E a relação com o governo Ibaneis, como está?
Tive uma reunião de cortesia com o Governador e a relação institucional será sempre cordial. Tenho a impressão que ele, assim como nós na OAB, está em fase de adaptação. Percebo muita vontade de fazer e estaremos prontos para ajudar no que for possível. Em relação a dois pontos específicos, a Ordem já foi levada a se manifestar em defesa da sociedade: a questão da saúde, quando entendemos que a forma como a questão foi encaminhada, sem apresentar estudos de impacto, custos e gastos, atropelou a forma que temos como apropriada para mostrar transparência à população; e o suposto fim do passe estudantil, uma conquista histórica que caso o governo não voltasse atrás ainda antes do encaminhamento ao Poder Legislativo, prejudicaria milhares de estudantes que necessitam do benefício. Tanto em uma quanto na outra questão, a Ordem se manifestou e, mais que isso, além de criar a discussão interna se ofereceu ao GDF para ajudar no que puder.

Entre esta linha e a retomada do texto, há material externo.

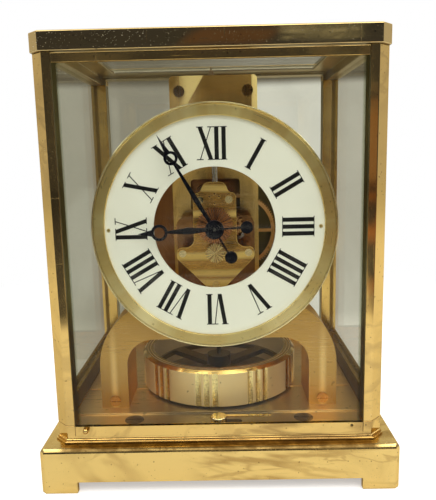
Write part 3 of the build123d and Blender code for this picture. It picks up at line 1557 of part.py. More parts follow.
with BuildPart() as drum_cover:
    with BuildSketch(facing(drum_rear + cover_thickness, drum_place)):
        Circle(drum_radius + cover_lip)
    extrude(amount=cover_thickness)
    chamfer(drum_cover.faces().sort_by(Axis.Y)[-1].edges(), length=cover_lip / 2)
drum_cover.part.label = "drum_cover"
export_step(drum_cover.part, "parts/drum_cover.step")

with BuildPart() as bellows:
    with BuildSketch(turning(drum_place)):
        fold_points = [(0, bellows_front), (bellows_inner_radius, bellows_front)]
        for fold in range(bellows_folds):
            fold_y = bellows_front + (bellows_rear - bellows_front) * (fold + 1 / 2) / bellows_folds
            next_y = bellows_front + (bellows_rear - bellows_front) * (fold + 1) / bellows_folds
            fold_points.append((bellows_outer_radius, fold_y))
            fold_points.append((bellows_inner_radius, next_y))
        fold_points.append((0, bellows_rear))
        closed_outline(*fold_points)
    revolve(axis=arbor(drum_place))
bellows.part.label = "bellows"
export_step(bellows.part, "parts/bellows.step")
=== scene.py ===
"""Finishes, light and camera for a glass-cased table clock with a slow turning balance."""
import math
import bpy
from mathutils import Matrix, Vector


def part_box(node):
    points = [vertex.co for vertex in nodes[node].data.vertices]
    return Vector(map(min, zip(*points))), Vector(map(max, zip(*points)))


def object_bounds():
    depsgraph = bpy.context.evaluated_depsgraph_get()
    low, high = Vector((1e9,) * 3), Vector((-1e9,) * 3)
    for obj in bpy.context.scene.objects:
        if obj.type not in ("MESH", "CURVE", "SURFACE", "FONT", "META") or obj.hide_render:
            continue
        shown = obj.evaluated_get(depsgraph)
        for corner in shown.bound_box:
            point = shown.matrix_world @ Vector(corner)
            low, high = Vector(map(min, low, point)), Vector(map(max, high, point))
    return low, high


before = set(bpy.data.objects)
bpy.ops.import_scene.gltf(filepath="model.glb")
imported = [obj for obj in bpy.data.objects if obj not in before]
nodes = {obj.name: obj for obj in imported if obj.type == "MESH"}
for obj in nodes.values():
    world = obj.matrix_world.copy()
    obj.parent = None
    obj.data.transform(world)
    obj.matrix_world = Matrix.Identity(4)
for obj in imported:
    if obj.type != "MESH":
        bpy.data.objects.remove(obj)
cad_low, cad_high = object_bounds()
scene = bpy.context.scene
scene.view_settings.view_transform = "Standard"
mm = 0.001


# Places that the finishes and the lights refer to, taken from the CAD nodes

def middle(node):
    """The middle of a CAD node's box."""
    low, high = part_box(node)
    return (low + high) / 2


def half_size(box):
    """Half the size of a box along X, Y and Z."""
    low, high = box
    return (high - low) / 2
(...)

Assim será sempre, sem omissões, sendo parceira nos bons projetos, mas crítica quando necessário for.

 

A OAB colaborará com o governo?
A Ordem deve ser, e assim será na nossa gestão, apartidária, fazendo sempre tudo que possível em defesa da advocacia e da sociedade. Nossa Casa possui assentos em vários conselhos do GDF e de outras instituições para que possamos participar, de forma voluntária e sem remuneração, das discussões, propor políticas públicas de qualidade e sobretudo fiscalizar os atos públicos. Além disso, criamos uma comissão de controle dos gastos públicos, a fim de contribuir com a necessária transparência das contas do governo e do legislativo. A maior “colaboração” da Ordem com o Estado, portanto, é atuar de forma isenta e independente em favor da sociedade.